Weak income growth set to hit poor households with children, warns the Institute for Fiscal Studies
Median household income will not grow at all for the next two years, the Institute for Fiscal Studies (IFS) has predicted.
In a new report published today, the IFS pointed out that if the Office for Budget Responsibility (OBR)’s forecast for average earnings is correct, median household income will not grow and will be just four per cent higher in five years’ time than it is now.
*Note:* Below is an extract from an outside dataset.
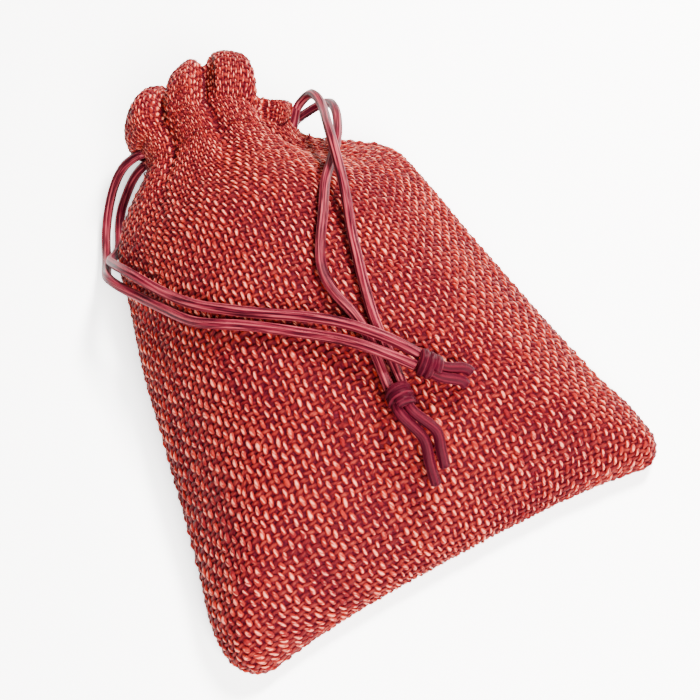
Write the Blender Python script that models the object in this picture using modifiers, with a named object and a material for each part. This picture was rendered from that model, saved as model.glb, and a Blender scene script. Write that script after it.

Low-income households with children are likely to struggle the most, the IFS said.
This would lead to median household income in 2021–22 being 18 per cent lower than what might reasonably have been expected back in 2007–08. According to the IFS, the slowdown in income growth is "unprecedented in at least the last 60 years".
Read more: Apocalypse never: The UK jobs market is already adapting well to automation
The report added that if planned benefit cuts go ahead and earnings grow as the OBR forecasts, inequality will start to rise over the next five years.
Tom Waters, an author of the report and a research economist at IFS, said: “If the OBR’s forecast for earnings growth is correct, average incomes will not increase at all over the next two years. Even if earnings do much better than expected over the next few years, the long shadow cast by the financial crisis will not have receded – average incomes in 2021–22 are still projected to be £5,000 a year lower than we might have reasonably expected back in 2007–08.”